Copy out all of the data below with no alterations.

□ □ □ □ □

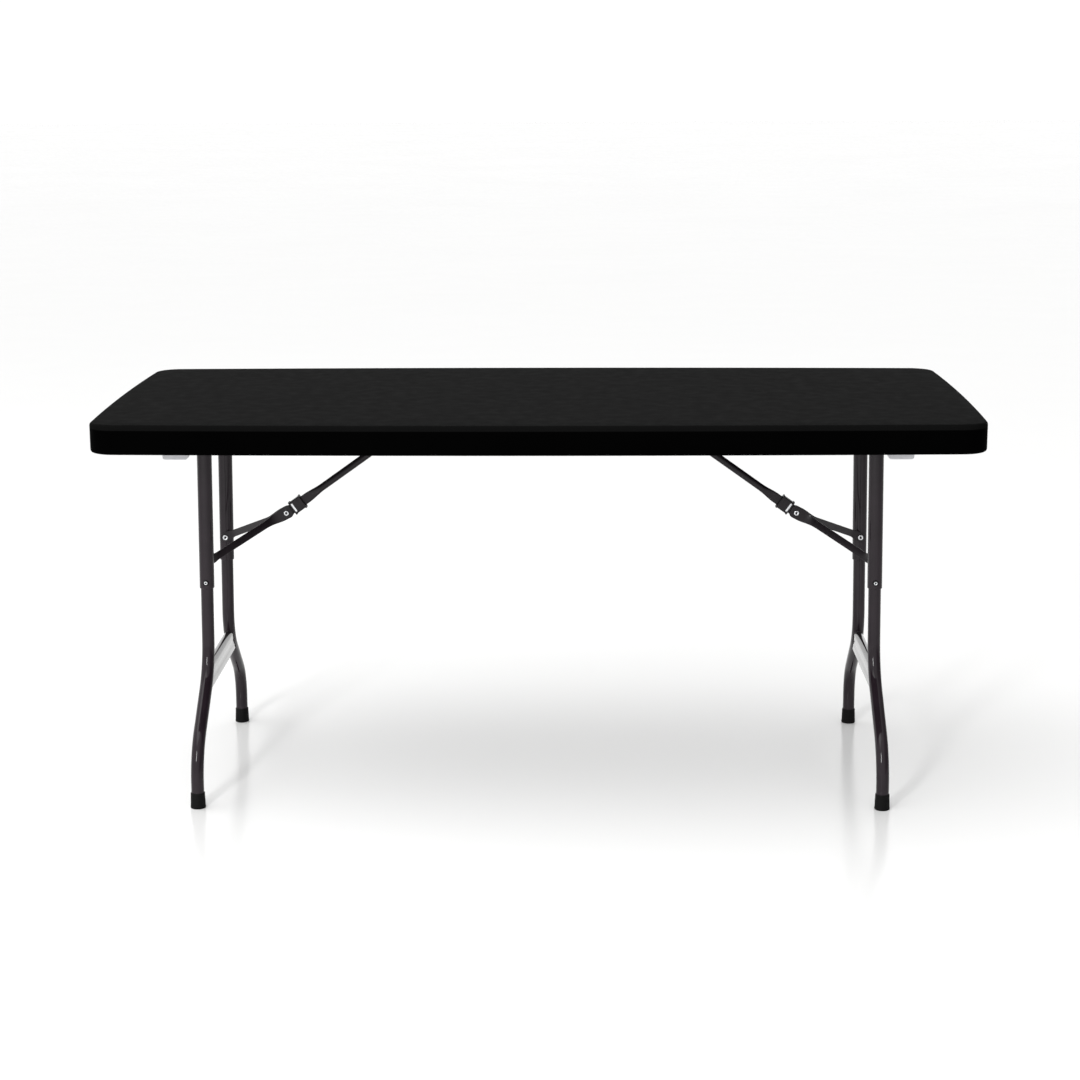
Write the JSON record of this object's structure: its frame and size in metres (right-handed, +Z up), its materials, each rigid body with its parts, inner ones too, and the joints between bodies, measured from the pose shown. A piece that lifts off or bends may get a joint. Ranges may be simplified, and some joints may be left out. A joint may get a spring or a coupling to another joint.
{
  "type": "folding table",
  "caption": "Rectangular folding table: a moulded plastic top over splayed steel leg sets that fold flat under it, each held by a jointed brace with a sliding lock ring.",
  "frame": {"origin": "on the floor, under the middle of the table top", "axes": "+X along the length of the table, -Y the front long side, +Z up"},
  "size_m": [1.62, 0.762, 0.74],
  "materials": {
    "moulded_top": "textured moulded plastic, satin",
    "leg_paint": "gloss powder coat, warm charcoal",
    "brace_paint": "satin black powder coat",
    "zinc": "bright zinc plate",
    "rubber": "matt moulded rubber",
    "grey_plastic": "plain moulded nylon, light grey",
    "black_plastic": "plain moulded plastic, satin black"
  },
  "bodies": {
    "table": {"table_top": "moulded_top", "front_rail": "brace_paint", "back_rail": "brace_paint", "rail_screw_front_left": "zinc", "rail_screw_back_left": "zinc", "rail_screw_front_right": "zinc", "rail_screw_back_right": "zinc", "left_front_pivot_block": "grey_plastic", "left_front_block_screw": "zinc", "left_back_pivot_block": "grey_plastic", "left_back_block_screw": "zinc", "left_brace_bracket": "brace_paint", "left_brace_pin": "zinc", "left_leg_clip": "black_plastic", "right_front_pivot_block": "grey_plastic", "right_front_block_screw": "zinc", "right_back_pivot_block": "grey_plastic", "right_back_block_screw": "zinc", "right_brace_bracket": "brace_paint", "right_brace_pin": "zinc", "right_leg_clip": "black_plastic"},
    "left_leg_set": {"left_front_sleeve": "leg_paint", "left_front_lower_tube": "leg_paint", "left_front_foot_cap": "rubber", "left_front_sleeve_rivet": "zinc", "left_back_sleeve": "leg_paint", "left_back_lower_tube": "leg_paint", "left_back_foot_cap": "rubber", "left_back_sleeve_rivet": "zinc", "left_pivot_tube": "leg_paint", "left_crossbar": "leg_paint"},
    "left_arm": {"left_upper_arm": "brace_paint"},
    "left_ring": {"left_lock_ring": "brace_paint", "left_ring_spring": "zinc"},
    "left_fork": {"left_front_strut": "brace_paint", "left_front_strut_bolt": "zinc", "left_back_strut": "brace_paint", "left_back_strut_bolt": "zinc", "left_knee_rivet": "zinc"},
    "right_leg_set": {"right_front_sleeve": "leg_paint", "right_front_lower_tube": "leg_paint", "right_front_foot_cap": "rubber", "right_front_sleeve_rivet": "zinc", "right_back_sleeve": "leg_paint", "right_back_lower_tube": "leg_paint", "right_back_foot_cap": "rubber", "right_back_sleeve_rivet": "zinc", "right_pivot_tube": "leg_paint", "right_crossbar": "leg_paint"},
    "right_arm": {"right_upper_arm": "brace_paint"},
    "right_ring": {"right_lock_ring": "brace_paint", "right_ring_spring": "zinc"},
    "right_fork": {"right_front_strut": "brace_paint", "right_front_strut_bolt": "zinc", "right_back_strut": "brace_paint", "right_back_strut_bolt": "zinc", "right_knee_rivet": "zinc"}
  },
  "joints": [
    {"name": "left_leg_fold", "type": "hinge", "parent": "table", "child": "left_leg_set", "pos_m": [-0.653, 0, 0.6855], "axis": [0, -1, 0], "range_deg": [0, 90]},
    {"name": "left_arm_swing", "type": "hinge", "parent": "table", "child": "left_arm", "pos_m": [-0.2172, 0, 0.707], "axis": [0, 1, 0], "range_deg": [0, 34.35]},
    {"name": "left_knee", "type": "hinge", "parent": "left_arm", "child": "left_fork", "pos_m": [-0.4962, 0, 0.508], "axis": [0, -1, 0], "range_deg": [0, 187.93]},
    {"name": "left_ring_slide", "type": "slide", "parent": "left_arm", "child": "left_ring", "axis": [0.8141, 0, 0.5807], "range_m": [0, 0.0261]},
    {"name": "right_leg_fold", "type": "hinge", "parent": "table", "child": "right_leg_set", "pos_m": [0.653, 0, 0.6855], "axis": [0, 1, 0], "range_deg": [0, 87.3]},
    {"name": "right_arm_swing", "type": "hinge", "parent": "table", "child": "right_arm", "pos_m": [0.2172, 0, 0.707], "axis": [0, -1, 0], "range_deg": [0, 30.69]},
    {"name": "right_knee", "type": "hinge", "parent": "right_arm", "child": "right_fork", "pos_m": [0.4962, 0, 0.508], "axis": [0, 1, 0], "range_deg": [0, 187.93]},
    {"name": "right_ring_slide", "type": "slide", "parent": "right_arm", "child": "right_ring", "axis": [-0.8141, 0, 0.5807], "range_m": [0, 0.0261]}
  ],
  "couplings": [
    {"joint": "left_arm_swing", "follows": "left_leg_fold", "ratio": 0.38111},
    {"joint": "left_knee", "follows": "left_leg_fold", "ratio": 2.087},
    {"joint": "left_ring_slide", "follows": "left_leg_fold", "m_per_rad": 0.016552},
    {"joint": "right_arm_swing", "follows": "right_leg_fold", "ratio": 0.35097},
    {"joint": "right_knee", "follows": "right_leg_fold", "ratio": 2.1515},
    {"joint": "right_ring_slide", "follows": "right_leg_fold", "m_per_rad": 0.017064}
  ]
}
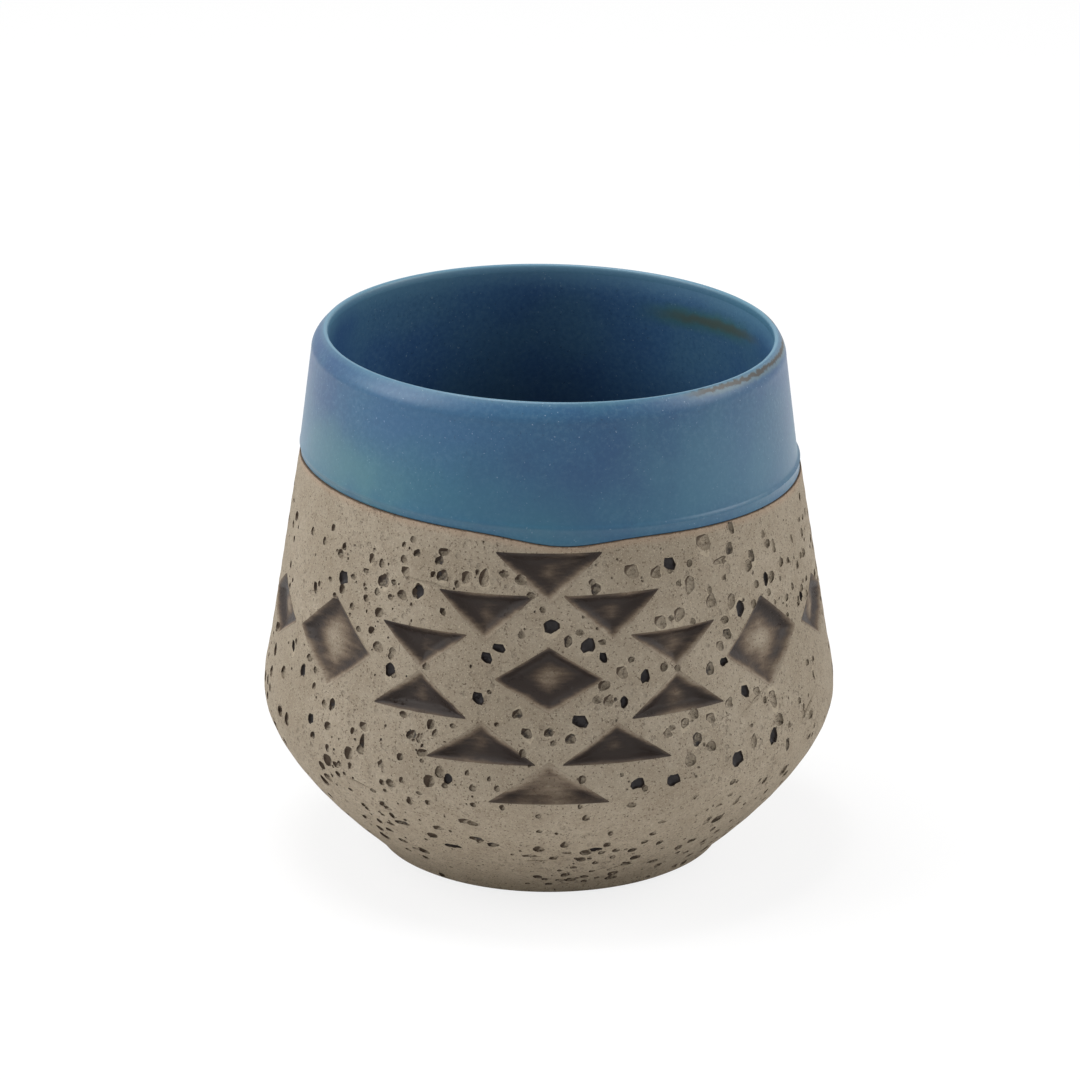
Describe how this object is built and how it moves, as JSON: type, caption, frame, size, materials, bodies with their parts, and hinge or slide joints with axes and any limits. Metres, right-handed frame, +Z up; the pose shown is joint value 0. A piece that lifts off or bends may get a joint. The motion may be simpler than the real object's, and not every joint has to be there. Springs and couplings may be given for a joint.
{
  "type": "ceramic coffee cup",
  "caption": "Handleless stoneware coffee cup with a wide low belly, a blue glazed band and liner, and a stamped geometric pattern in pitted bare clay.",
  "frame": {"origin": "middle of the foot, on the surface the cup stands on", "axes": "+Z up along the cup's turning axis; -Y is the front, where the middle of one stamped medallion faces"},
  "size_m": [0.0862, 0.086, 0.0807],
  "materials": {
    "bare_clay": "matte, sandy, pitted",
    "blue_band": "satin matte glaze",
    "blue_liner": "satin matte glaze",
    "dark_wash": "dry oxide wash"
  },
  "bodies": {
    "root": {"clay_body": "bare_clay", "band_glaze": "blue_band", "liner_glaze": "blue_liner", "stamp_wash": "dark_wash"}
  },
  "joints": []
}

□ □ □ □ □

**RESULT OF THIS TASK**.
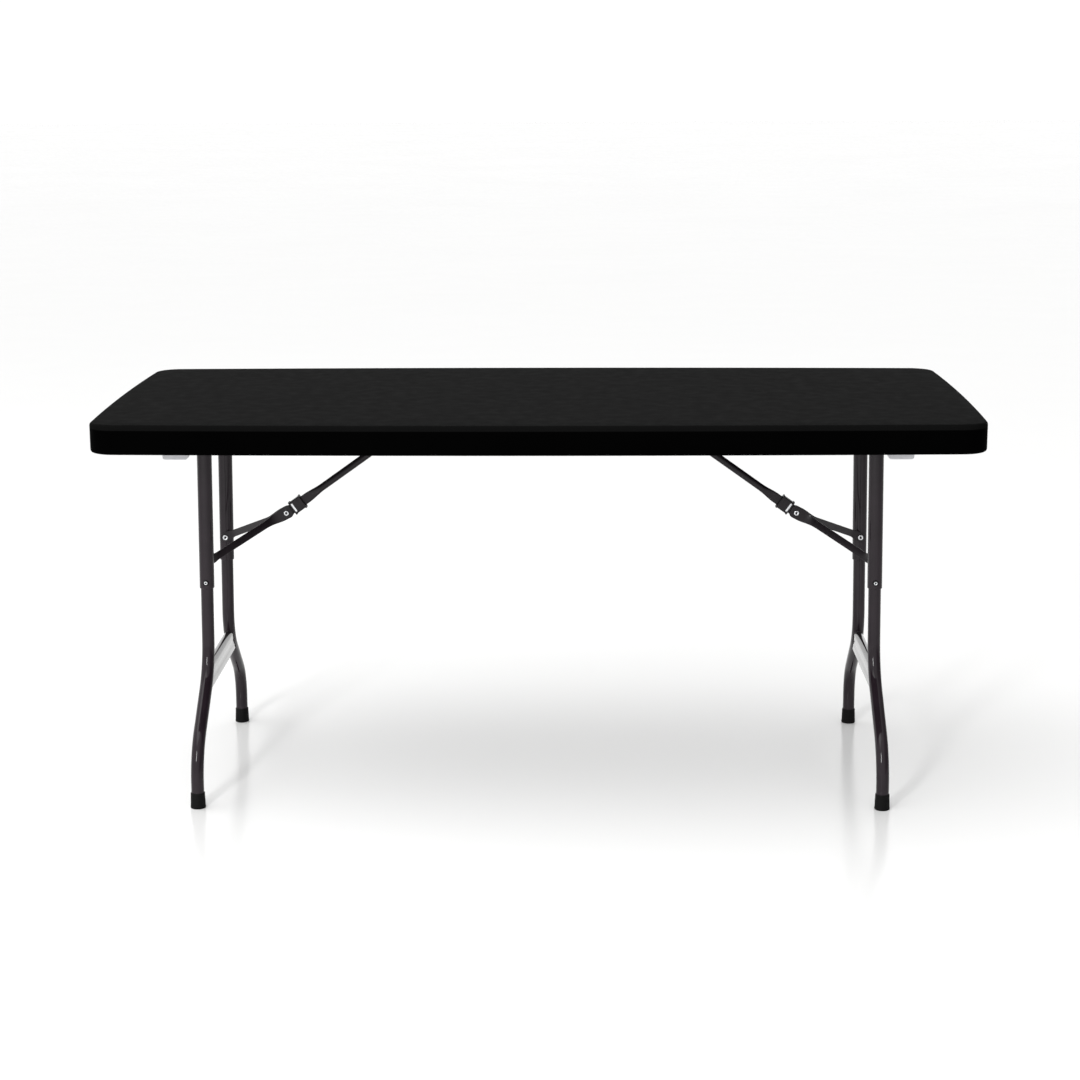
Write the JSON record of this object's structure: its frame and size in metres (right-handed, +Z up), its materials, each rigid body with its parts, inner ones too, and the joints between bodies, measured from the pose shown. A piece that lifts off or bends may get a joint. Ranges may be simplified, and some joints may be left out. A joint may get a spring or a coupling to another joint.
{
  "type": "folding table",
  "caption": "Rectangular folding table: a moulded plastic top over splayed steel leg sets that fold flat under it, each held by a jointed brace with a sliding lock ring.",
  "frame": {"origin": "on the floor, under the middle of the table top", "axes": "+X along the length of the table, -Y the front long side, +Z up"},
  "size_m": [1.62, 0.762, 0.74],
  "materials": {
    "moulded_top": "textured moulded plastic, satin",
    "leg_paint": "gloss powder coat, warm charcoal",
    "brace_paint": "satin black powder coat",
    "zinc": "bright zinc plate",
    "rubber": "matt moulded rubber",
    "grey_plastic": "plain moulded nylon, light grey",
    "black_plastic": "plain moulded plastic, satin black"
  },
  "bodies": {
    "table": {"table_top": "moulded_top", "front_rail": "brace_paint", "back_rail": "brace_paint", "rail_screw_front_left": "zinc", "rail_screw_back_left": "zinc", "rail_screw_front_right": "zinc", "rail_screw_back_right": "zinc", "left_front_pivot_block": "grey_plastic", "left_front_block_screw": "zinc", "left_back_pivot_block": "grey_plastic", "left_back_block_screw": "zinc", "left_brace_bracket": "brace_paint", "left_brace_pin": "zinc", "left_leg_clip": "black_plastic", "right_front_pivot_block": "grey_plastic", "right_front_block_screw": "zinc", "right_back_pivot_block": "grey_plastic", "right_back_block_screw": "zinc", "right_brace_bracket": "brace_paint", "right_brace_pin": "zinc", "right_leg_clip": "black_plastic"},
    "left_leg_set": {"left_front_sleeve": "leg_paint", "left_front_lower_tube": "leg_paint", "left_front_foot_cap": "rubber", "left_front_sleeve_rivet": "zinc", "left_back_sleeve": "leg_paint", "left_back_lower_tube": "leg_paint", "left_back_foot_cap": "rubber", "left_back_sleeve_rivet": "zinc", "left_pivot_tube": "leg_paint", "left_crossbar": "leg_paint"},
    "left_arm": {"left_upper_arm": "brace_paint"},
    "left_ring": {"left_lock_ring": "brace_paint", "left_ring_spring": "zinc"},
    "left_fork": {"left_front_strut": "brace_paint", "left_front_strut_bolt": "zinc", "left_back_strut": "brace_paint", "left_back_strut_bolt": "zinc", "left_knee_rivet": "zinc"},
    "right_leg_set": {"right_front_sleeve": "leg_paint", "right_front_lower_tube": "leg_paint", "right_front_foot_cap": "rubber", "right_front_sleeve_rivet": "zinc", "right_back_sleeve": "leg_paint", "right_back_lower_tube": "leg_paint", "right_back_foot_cap": "rubber", "right_back_sleeve_rivet": "zinc", "right_pivot_tube": "leg_paint", "right_crossbar": "leg_paint"},
    "right_arm": {"right_upper_arm": "brace_paint"},
    "right_ring": {"right_lock_ring": "brace_paint", "right_ring_spring": "zinc"},
    "right_fork": {"right_front_strut": "brace_paint", "right_front_strut_bolt": "zinc", "right_back_strut": "brace_paint", "right_back_strut_bolt": "zinc", "right_knee_rivet": "zinc"}
  },
  "joints": [
    {"name": "left_leg_fold", "type": "hinge", "parent": "table", "child": "left_leg_set", "pos_m": [-0.653, 0, 0.6855], "axis": [0, -1, 0], "range_deg": [0, 90]},
    {"name": "left_arm_swing", "type": "hinge", "parent": "table", "child": "left_arm", "pos_m": [-0.2172, 0, 0.707], "axis": [0, 1, 0], "range_deg": [0, 34.35]},
    {"name": "left_knee", "type": "hinge", "parent": "left_arm", "child": "left_fork", "pos_m": [-0.4962, 0, 0.508], "axis": [0, -1, 0], "range_deg": [0, 187.93]},
    {"name": "left_ring_slide", "type": "slide", "parent": "left_arm", "child": "left_ring", "axis": [0.8141, 0, 0.5807], "range_m": [0, 0.0261]},
    {"name": "right_leg_fold", "type": "hinge", "parent": "table", "child": "right_leg_set", "pos_m": [0.653, 0, 0.6855], "axis": [0, 1, 0], "range_deg": [0, 87.3]},
    {"name": "right_arm_swing", "type": "hinge", "parent": "table", "child": "right_arm", "pos_m": [0.2172, 0, 0.707], "axis": [0, -1, 0], "range_deg": [0, 30.69]},
    {"name": "right_knee", "type": "hinge", "parent": "right_arm", "child": "right_fork", "pos_m": [0.4962, 0, 0.508], "axis": [0, 1, 0], "range_deg": [0, 187.93]},
    {"name": "right_ring_slide", "type": "slide", "parent": "right_arm", "child": "right_ring", "axis": [-0.8141, 0, 0.5807], "range_m": [0, 0.0261]}
  ],
  "couplings": [
    {"joint": "left_arm_swing", "follows": "left_leg_fold", "ratio": 0.38111},
    {"joint": "left_knee", "follows": "left_leg_fold", "ratio": 2.087},
    {"joint": "left_ring_slide", "follows": "left_leg_fold", "m_per_rad": 0.016552},
    {"joint": "right_arm_swing", "follows": "right_leg_fold", "ratio": 0.35097},
    {"joint": "right_knee", "follows": "right_leg_fold", "ratio": 2.1515},
    {"joint": "right_ring_slide", "follows": "right_leg_fold", "m_per_rad": 0.017064}
  ]
}
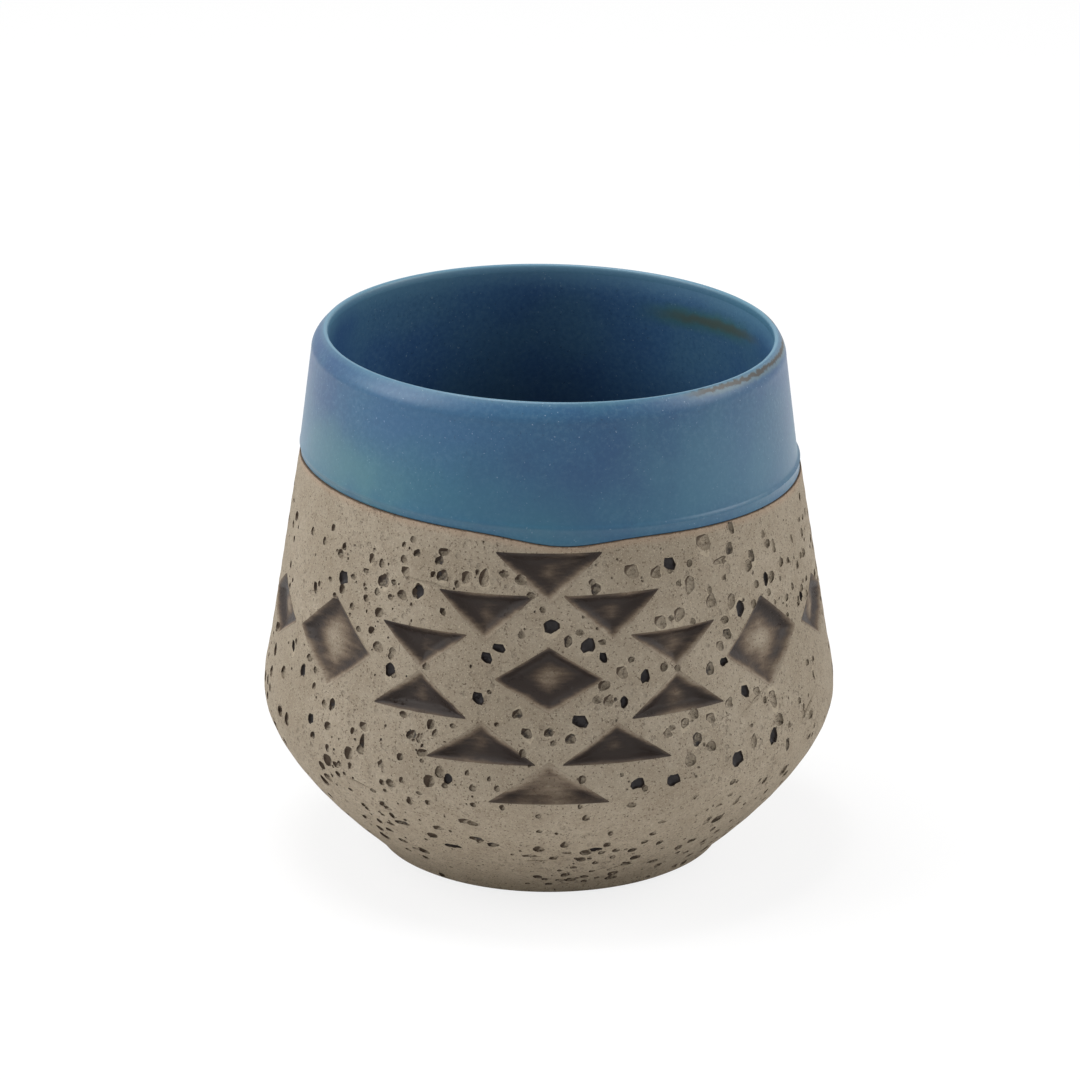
Describe how this object is built and how it moves, as JSON: type, caption, frame, size, materials, bodies with their parts, and hinge or slide joints with axes and any limits. Metres, right-handed frame, +Z up; the pose shown is joint value 0. A piece that lifts off or bends may get a joint. The motion may be simpler than the real object's, and not every joint has to be there. Springs and couplings may be given for a joint.
{
  "type": "ceramic coffee cup",
  "caption": "Handleless stoneware coffee cup with a wide low belly, a blue glazed band and liner, and a stamped geometric pattern in pitted bare clay.",
  "frame": {"origin": "middle of the foot, on the surface the cup stands on", "axes": "+Z up along the cup's turning axis; -Y is the front, where the middle of one stamped medallion faces"},
  "size_m": [0.0862, 0.086, 0.0807],
  "materials": {
    "bare_clay": "matte, sandy, pitted",
    "blue_band": "satin matte glaze",
    "blue_liner": "satin matte glaze",
    "dark_wash": "dry oxide wash"
  },
  "bodies": {
    "root": {"clay_body": "bare_clay", "band_glaze": "blue_band", "liner_glaze": "blue_liner", "stamp_wash": "dark_wash"}
  },
  "joints": []
}